The 4 defenses that allowed single-digit points per game in the 21st century (we’re still taking away non-offensive scores) were 2021 Georgia, 2011 Alabama, 2008 USC and 2001 Miami. All of those non-UGA defenses regressed the following year. Here’s what that regression looked like the following season (year listed is the season after the historic defense):

  • 2012 Alabama
    • Defensive players lost to NFL Draft: 6
    • 3.0 PPG worse
    • 66.4 yards/game worse
    • FBS scoring defense: No. 1 overall
  • 2009 USC
    • Defensive players lost to NFL Draft: 8
    • 10.8 PPG worse
    • 118.7 yards/game worse
    • FBS scoring defense: No. 19 overall
  • 2002 Miami
    • Defensive players lost to NFL Draft:  4
    • 9.3 PPG worse
    • 14.1 yards/game worse
    • FBS scoring defense: No. 22 overall

Two of those 3 teams obviously played for national championships a year after their historic defenses. You could argue that 2 of those 3 teams deserved to win national championships depending on if you believe in extremely late pass interference calls.

USC was the lone team that had a coordinator change. They also lost 8 defensive players to the NFL Draft. So what’s to say that UGA won’t follow in the Trojans’ footsteps after losing a defensive coordinator and 8 defensive players to the NFL Draft? For starters, Pete Carroll isn’t a defensive-minded head coach like Smart. Add the fact that he had a foot out the door with USC’s looming NCAA sanctions and it’s not surprising that the Trojans had such significant defensive regression in 2009.

In the same vein, I also wouldn’t assume that UGA will respond like Alabama did in 2012.

Sure, Smart was the defensive coordinator in that group. But we’re also living in a much different time offensively than we were a decade ago with the way the rules are set up and how more SEC teams have embraced spread concepts with downfield ability. In the Playoff era, we’ve only seen 5 defenses allow an average of 15 points per game or fewer against Power 5 competition (min. 4 games vs. P5 competition). Of course, Smart is responsible for 2 of them.

  1. 2021 Georgia — 10.7 PPG allowed vs. P5
  2. 2017 Alabama — 12.2 PPG allowed vs. P5
  3. 2019 Georgia — 12.9 PPG allowed vs. P5
  4. 2019 Clemson — 13.8 PPG allowed vs. P5
  5. 2021 Wisconsin — 14.8 PPG allowed vs. P5

The most likely scenario is that UGA allows at least 15 points per game against Power 5 competition. Shoot, even UGA’s 2017 national runner-up defense allowed 16.9 points per game against Power 5 competition. I’d say that’s about best case scenario for the 2022 squad. Clemson basically posted that number last year and still finished with the No. 2 defense nationally. Granted, that was with a group that had 9 returning starters, and that group was led by elite defensive mind Brent Venables.

Georgia has 4 returning defensive starters.
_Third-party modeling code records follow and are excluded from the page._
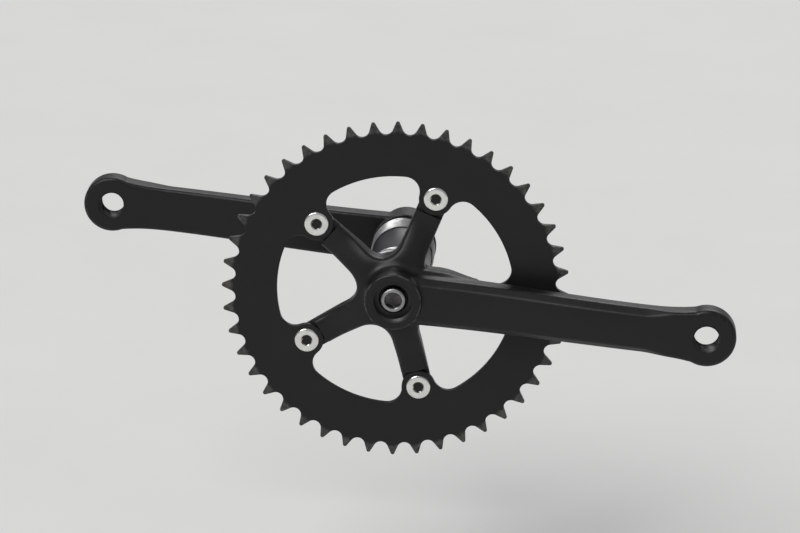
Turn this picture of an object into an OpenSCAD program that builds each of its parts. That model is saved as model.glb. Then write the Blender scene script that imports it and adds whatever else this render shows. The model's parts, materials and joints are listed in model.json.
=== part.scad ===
// Single-speed bicycle crankset on a square-taper cartridge bottom bracket.
// X points forward, Z up, and the spindle lies along Y with the chainring side at -Y.
// The origin is the centre of the frame's bottom-bracket shell, on the spindle axis.

/* [Crank arms] */
// Spindle axis to pedal axis
arm_len = 165; // [155:2.5:180]
// Angle of the right crank arm below the forward direction, in degrees
arm_drop = 5; // [-90:0.1:90]
// Half the arm's height beside the boss
arm_root_hw = 13; // [11:0.1:15]
// Half the arm's height at its slimmest point
arm_waist_hw = 12.1; // [9:0.1:14]
// Distance from the spindle axis to the arm's slimmest point
arm_waist_x = 128; // [110:1:135]
// Radius of the rounded end around the pedal hole
eye_r = 15.5; // [14:0.5:18]
// Thickness of the rounded end
eye_t = 12.5; // [11:0.5:15]
// Distance across the outer faces of both pedal eyes
q_factor = 146; // [144:1:156]
// Radius of the boss around the spindle hole
boss_r = 15.5; // [15:0.5:18]
// Distance from the centre plane to the boss's outer face
boss_face_y = 65; // [63:0.5:66]
// Distance from the centre plane to the boss's inner face
boss_back_y = 39.5; // [38.5:0.5:41]
// Radius of the pedal thread, 9/16 inch
pedal_r = 7.14; // [6.5:0.01:7.5]
// Radius of the extractor thread, M22
extractor_r = 11; // [10.5:0.1:11.5]

/* [Spider] */
// Diameter of the chainring bolts' circle
bcd = 110; // [104:1:130]
// Number of spokes and chainring bolts
spoke_count = 5; // [4:1:6]
// Half the width of a spoke beside its bolt
spoke_tip_hw = 7.25; // [7:0.25:9]
// Half the width of a spoke at the hub
spoke_root_hw = 7.4; // [7:0.1:11]
// Radius of the hollow where two spokes meet
spoke_fillet_r = 15; // [5:0.5:16]
// Distance from the centre plane to the back of the spokes
spider_back_y = 37.5; // [37.2:0.1:38.5]
// Thickness of the tabs that the chainring is bolted to
tab_t = 3.5; // [3:0.1:4]

/* [Chainring] */
// Number of teeth
teeth = 44; // [40:1:52]
// Chain pitch, half an inch
pitch = 12.7; // [12.7]
// Radius of the seat that a chain roller rests in
roller_seat_r = 3.95; // [3.9:0.01:4.1]
// Height of the tooth tips above the pitch circle
tooth_tip_h = 3.2; // [2.8:0.1:3.4]
// Thickness of the chainring
ring_t = 3; // [2:0.1:3.2]
// Inner radius of the chainring between its tabs
ring_inner_r = 62.8; // [61:0.1:66]
// Radius of the chainring's tabs around the bolt holes
ring_tab_r = 9; // [7:0.1:10]
// Radius of the corners between tabs and inner edge
ring_fillet_r = 8; // [3:0.5:9]

/* [Fasteners] */
// Radius of the heads of the chainring bolts and sleeve nuts
ring_bolt_head_r = 6.5; // [6.2:0.1:6.5]
// Thickness of those heads
ring_bolt_head_t = 1.4; // [1:0.1:1.8]
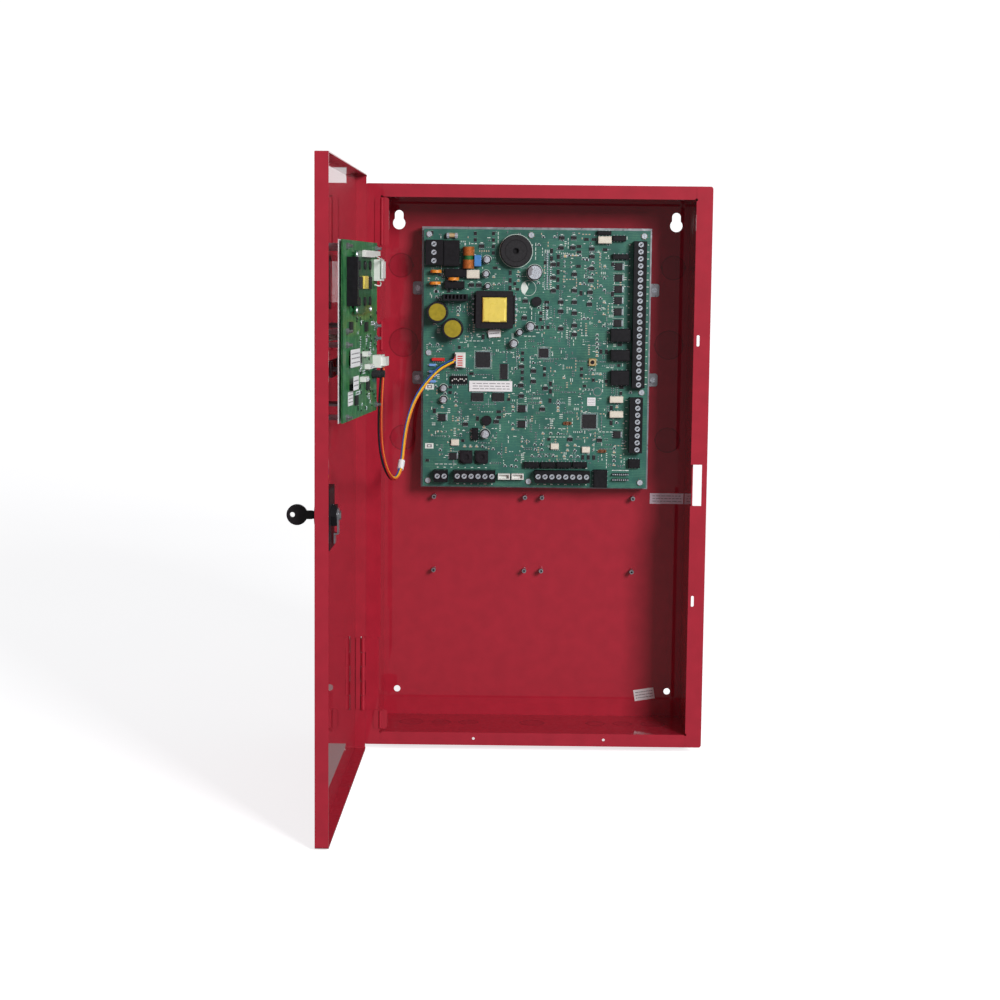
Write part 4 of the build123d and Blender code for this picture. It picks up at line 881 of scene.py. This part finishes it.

Well, technically it’s only 3, but I’m including Carter, who played 18 more snaps than Davis in 2021. That’s fewer returning defensive starters than the 2012 Alabama squad who somehow returned more than half its starters from that historic 2011 group.

So what does all of this tell us? Is Georgia about to have its worst defense since Year 1 of the Smart era? I wouldn’t bank on that because I’d still expect Smart’s group to allow fewer than 20 points per game (that’s the mark the 2020 group finished with). The conservative approach is that UGA will be somewhere in the 10-13 range nationally with about 17-18 points per game allowed.

That’s perfectly realistic. Anything better than that would be considered a massive win for Smart after losing that much defensive production AND his defensive coordinator. If an SEC East with deeper quarterback talent than any time in recent memory still struggles mightily to score against the Dawgs, that’d be an ominous sign to the rest of the division.

This is supposed to be a floor year for Smart’s defense. And if the floor is through the roof?

Well, we might need to accept reality that it’s Kirby’s world and we’re all living in it.